# Brief:
The listing below should be written out exactly; please include all of it.

# Material provided:

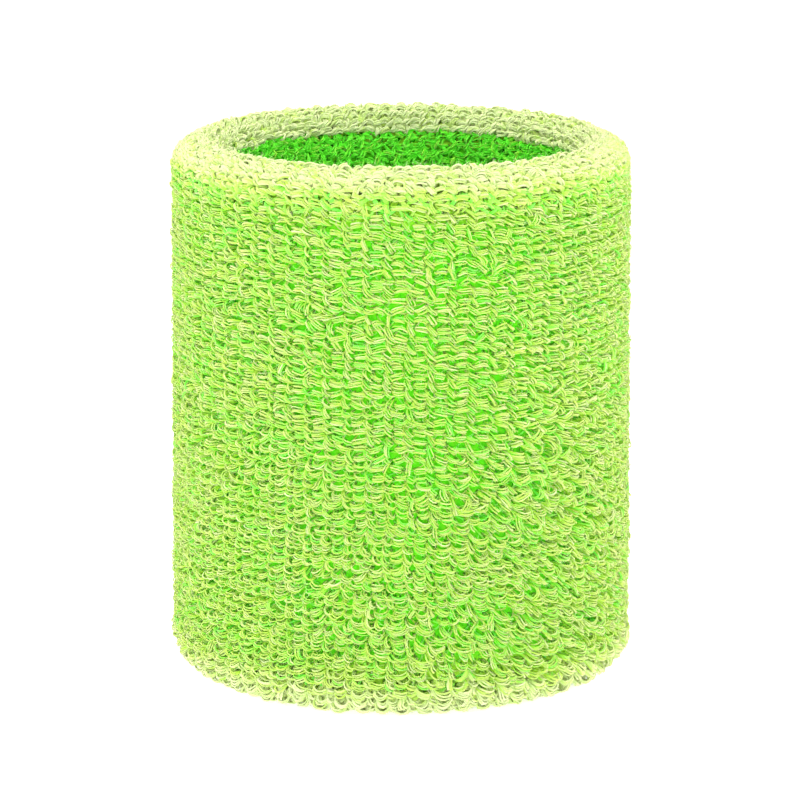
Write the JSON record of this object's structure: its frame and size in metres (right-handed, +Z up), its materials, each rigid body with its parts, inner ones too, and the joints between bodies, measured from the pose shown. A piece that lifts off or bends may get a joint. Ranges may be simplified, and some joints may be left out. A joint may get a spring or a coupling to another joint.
{
  "type": "sweat wristband",
  "caption": "Terry-knit sweat wristband: a looped tube folded double, with elastic inside, open at both ends for the wrist.",
  "frame": {"origin": "middle of the base, on the plane the band stands on", "axes": "+Z up along the axis of the wrist opening; X and Y across the opening"},
  "size_m": [0.066, 0.066, 0.076],
  "materials": {
    "terry_pile": "soft cotton terry loops, neon lime",
    "ground_knit": "plain knit ground, deeper lime",
    "elastic_yarn": "covered elastic yarn, pale lime",
    "seam_thread": "twisted polyester sewing thread, lime"
  },
  "bodies": {
    "root": {"outer_wall_pile": "terry_pile", "top_fold_pile": "terry_pile", "bottom_fold_pile": "terry_pile", "inner_wall_pile_upper": "terry_pile", "inner_wall_pile_lower": "terry_pile", "outer_wall_ground": "ground_knit", "top_fold_ground": "ground_knit", "bottom_fold_ground": "ground_knit", "inner_wall_ground_upper": "ground_knit", "inner_wall_ground_lower": "ground_knit", "seam_allowance_upper": "ground_knit", "seam_allowance_lower": "ground_knit", "elastic_yarn": "elastic_yarn", "seam_needle_thread": "seam_thread", "seam_looper_thread": "seam_thread"}
  },
  "joints": []
}
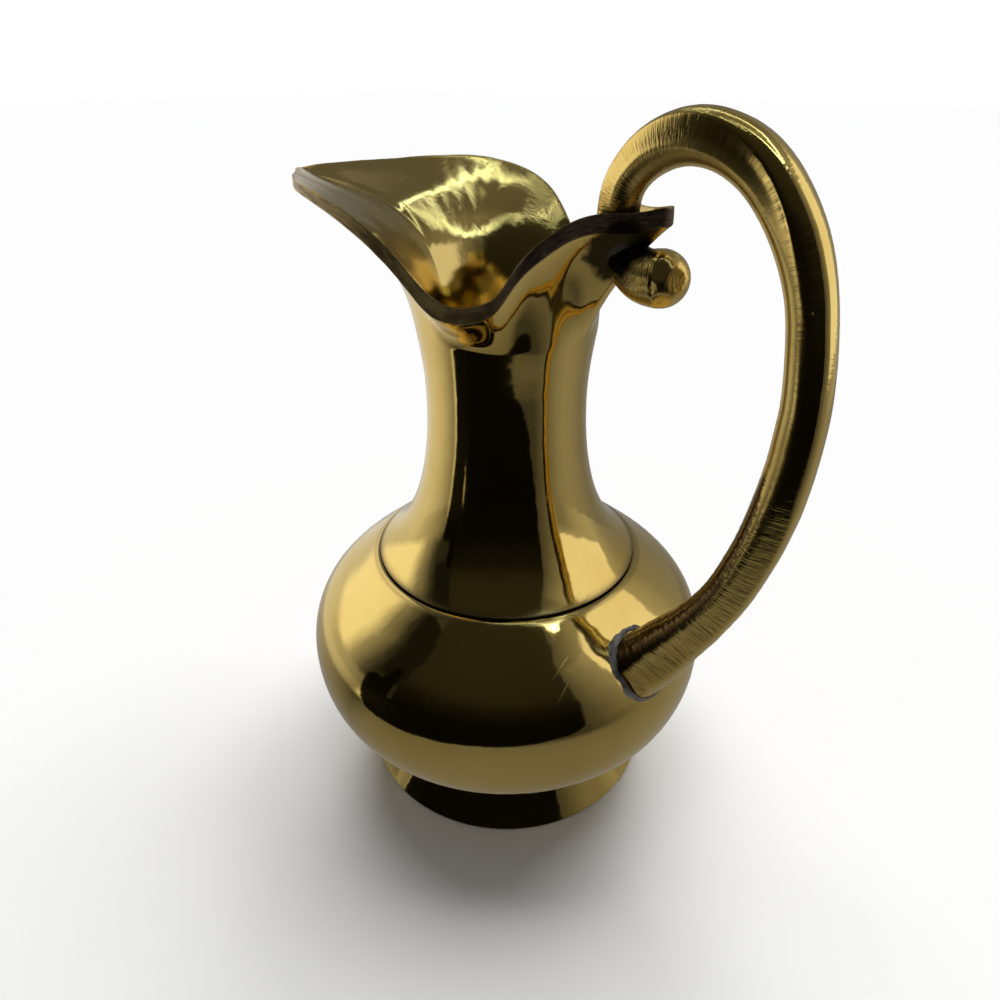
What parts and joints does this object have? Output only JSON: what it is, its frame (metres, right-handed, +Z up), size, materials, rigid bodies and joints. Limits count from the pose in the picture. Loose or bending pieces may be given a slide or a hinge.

# Task result:
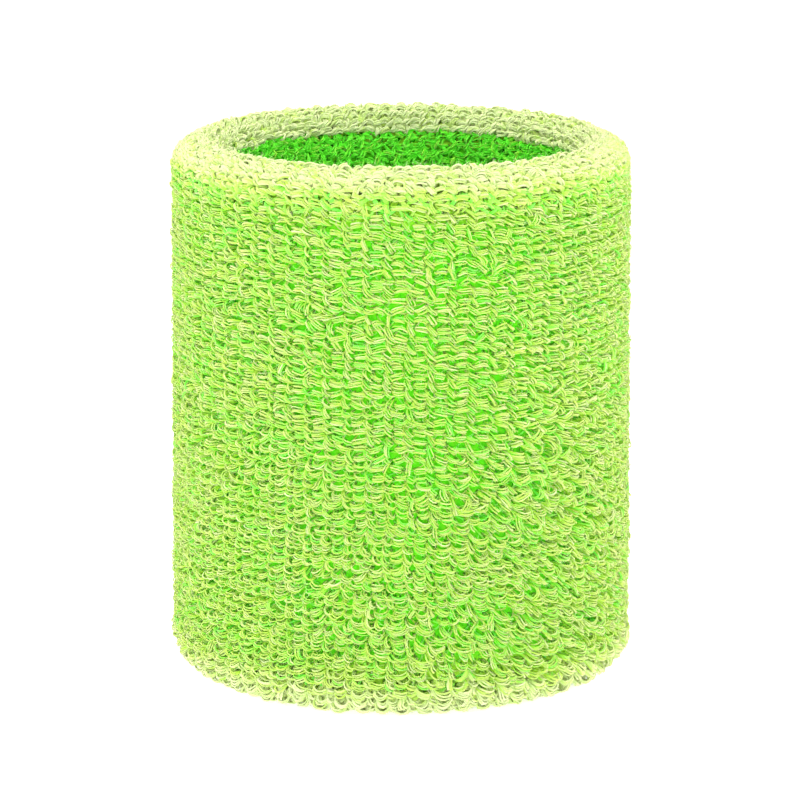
Write the JSON record of this object's structure: its frame and size in metres (right-handed, +Z up), its materials, each rigid body with its parts, inner ones too, and the joints between bodies, measured from the pose shown. A piece that lifts off or bends may get a joint. Ranges may be simplified, and some joints may be left out. A joint may get a spring or a coupling to another joint.
{
  "type": "sweat wristband",
  "caption": "Terry-knit sweat wristband: a looped tube folded double, with elastic inside, open at both ends for the wrist.",
  "frame": {"origin": "middle of the base, on the plane the band stands on", "axes": "+Z up along the axis of the wrist opening; X and Y across the opening"},
  "size_m": [0.066, 0.066, 0.076],
  "materials": {
    "terry_pile": "soft cotton terry loops, neon lime",
    "ground_knit": "plain knit ground, deeper lime",
    "elastic_yarn": "covered elastic yarn, pale lime",
    "seam_thread": "twisted polyester sewing thread, lime"
  },
  "bodies": {
    "root": {"outer_wall_pile": "terry_pile", "top_fold_pile": "terry_pile", "bottom_fold_pile": "terry_pile", "inner_wall_pile_upper": "terry_pile", "inner_wall_pile_lower": "terry_pile", "outer_wall_ground": "ground_knit", "top_fold_ground": "ground_knit", "bottom_fold_ground": "ground_knit", "inner_wall_ground_upper": "ground_knit", "inner_wall_ground_lower": "ground_knit", "seam_allowance_upper": "ground_knit", "seam_allowance_lower": "ground_knit", "elastic_yarn": "elastic_yarn", "seam_needle_thread": "seam_thread", "seam_looper_thread": "seam_thread"}
  },
  "joints": []
}
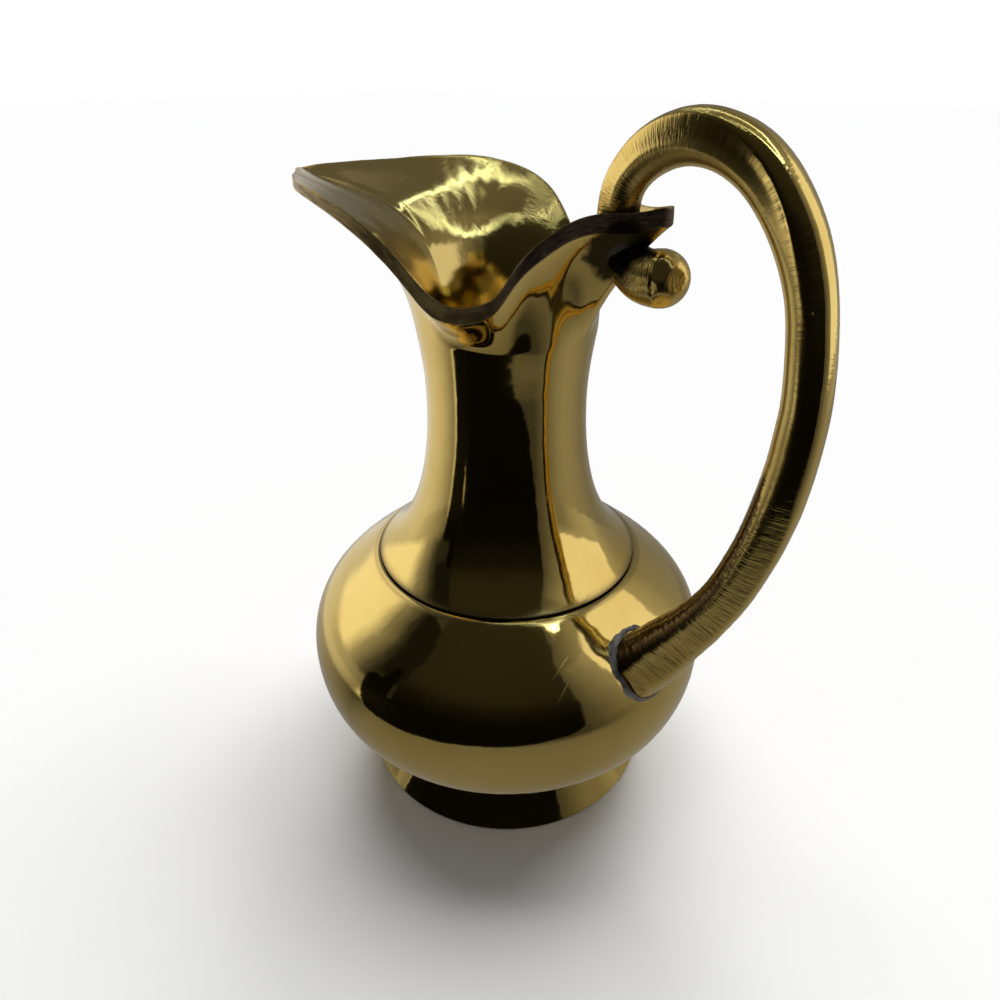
What parts and joints does this object have? Output only JSON: what it is, its frame (metres, right-handed, +Z up), size, materials, rigid bodies and joints. Limits count from the pose in the picture. Loose or bending pieces may be given a slide or a hinge.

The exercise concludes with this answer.